Durante su campaña electoral, el presidente Vicente Fox afirmó que la protección de los derechos humanos y la dignidad de la persona humana serían preocupaciones centrales de su gobierno. Consecuentemente, desde su toma de posesión ha emprendido acciones de fondo para poner la casa en orden en este ámbito. Destacan dos medidas adoptadas el 2 de diciembre de 2000 que forman parte del nuevo eje director de la política de derechos humanos del gobierno de México: por un lado, la firma del Programa de Cooperación Técnica con la alta comisionada de Naciones Unidas para los Derechos Humanos, Mary Robinson; por el otro, el nombramiento de Marie-Claire Acosta como embajadora en Misión Especial para los Derechos Humanos y la Democracia. Este nuevo compromiso se verá reflejado, asimismo, en la necesaria actualización de las obligaciones internacionales de México, mediante su adhesión a los tratados en materia de derechos humanos y derecho internacional humanitario de los que aún no es parte y el retiro de reservas en otros. Bienvenida la mirada externa.

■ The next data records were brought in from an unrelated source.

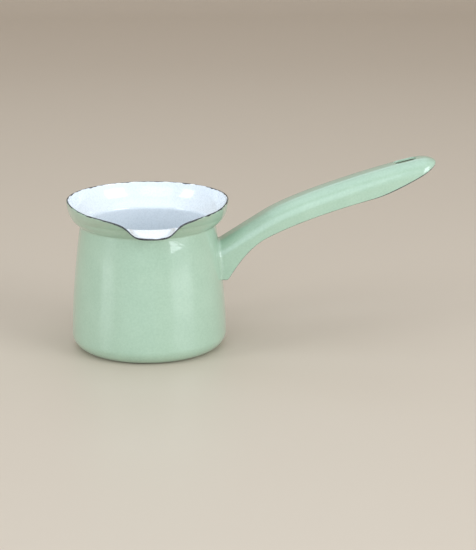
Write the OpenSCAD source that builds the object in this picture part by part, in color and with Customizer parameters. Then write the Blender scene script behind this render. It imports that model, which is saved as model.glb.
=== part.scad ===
// Enamelled steel pouring pot with a drawn body, a pressed channel handle and a bent pouring lip.
// The origin is the centre of the base, on the table. +Z is up, the handle points along +X and
// the lip faces -Y. Every coat of enamel and every steel pressing is its own solid.

/* [Pot body] */
// Height of the rim above the table
rim_z = 84; // [82:0.5:88]
// Outside radius at the rim
rim_r = 45; // [44:0.5:47]
// Largest outside radius of the body
belly_r = 43.5; // [42.5:0.5:44.5]
// Height of the neck crease
neck_z = 70.2; // [69:0.2:72]
// Outside radius at the neck crease
neck_r = 37.8; // [37:0.2:39]
// Outside radius of the corner between base and wall
corner_r = 8; // [6:0.5:10]
// How late the wall leans in towards the neck, 1 being a straight cone
wall_power = 1.6; // [1:0.1:2]
// How far the collar bows outwards at mid height
collar_bow = 3.3; // [2.5:0.1:4]

/* [Sheet and coats] */
// Thickness of the steel of the body
body_steel_t = 0.6; // [0.5:0.05:0.8]
// Thickness of the steel of the handle
handle_steel_t = 0.8; // [0.6:0.05:1.2]
// Thickness of each coat of enamel
enamel_t = 0.25; // [0.2:0.05:0.3]
// Height of the dark ground coat left bare along every cut edge
edge_coat_t = 0.3; // [0.2:0.05:0.4]

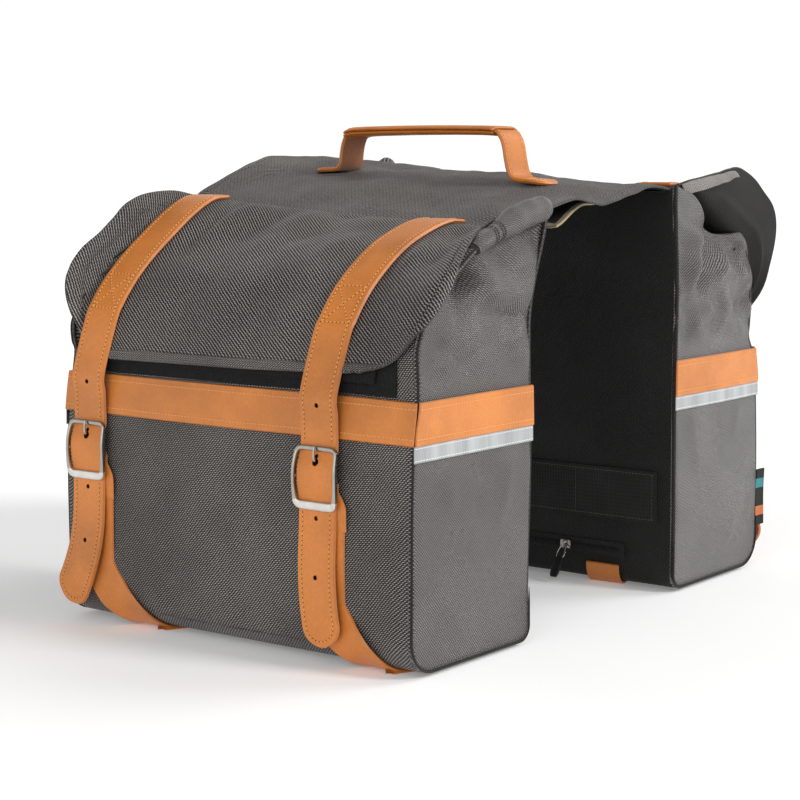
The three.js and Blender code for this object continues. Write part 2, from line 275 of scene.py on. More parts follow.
def slab(name, side, grid, thickness, materials, uv, outward=1, bulge=0.4, sharp=38):
    """A sheet round a grid of middle points, with a rounded edge. Materials are those of its
    outer face, inner face and edge."""
    n, m = grid.shape[:2]
    normal = (grid_normals(grid) * outward).reshape(-1, 3)
    flat = grid.reshape(-1, 3)
    outer, inner = flat + normal * thickness / 2, flat - normal * thickness / 2
    loop = border(n, m)
    along = unit(flat[np.roll(loop, -1)] - flat[np.roll(loop, 1)])
    out = unit(np.cross(along, normal[loop]))
    if ((flat[loop] - flat.mean(0)) * out).sum() < 0:
        out = -out
    rim = flat[loop] + out * thickness * bulge
    total = n * m
    quads = grid_faces(n, m)
    faces = quads.tolist() + (quads + total)[:, ::-1].tolist()
    kinds = [0] * len(quads) + [1] * len(quads) + [2, 2] * len(loop)
    for a, (here, there) in enumerate(zip(loop, np.roll(loop, -1))):
        a, b = 2 * total + a, 2 * total + (a + 1) % len(loop)
        faces += [[here, there, b, a], [a, b, total + there, total + here]]
    uv = np.asarray(uv, float).reshape(-1, 2)
    return make(name, side, np.vstack([outer, inner, rim]), faces, materials, kinds,
                np.vstack([uv, uv, uv[loop]]), sharp)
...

El gobierno del presidente Fox tiene la firme voluntad de mantener una gran congruencia entre sus políticas interna y exterior. Ello obedece no sólo al objetivo de proyectar en el exterior el compromiso con los derechos humanos y la consolidación de la democracia en México. Nuestro país se propone, adicionalmente, ser un verdadero sujeto de la política mundial, dispuesto a sentar precedentes trascendentales, como lo hizo en su momento en materia de asilo, desarme o derecho del mar. La decisión del gobierno mexicano de extraditar a Ricardo Miguel Cavallo no sólo tiene el firme empeño de respetar las normas internacionales de derechos humanos en casa y en el exterior, sino que busca aportar una piedra más a la construcción de un mundo más humano.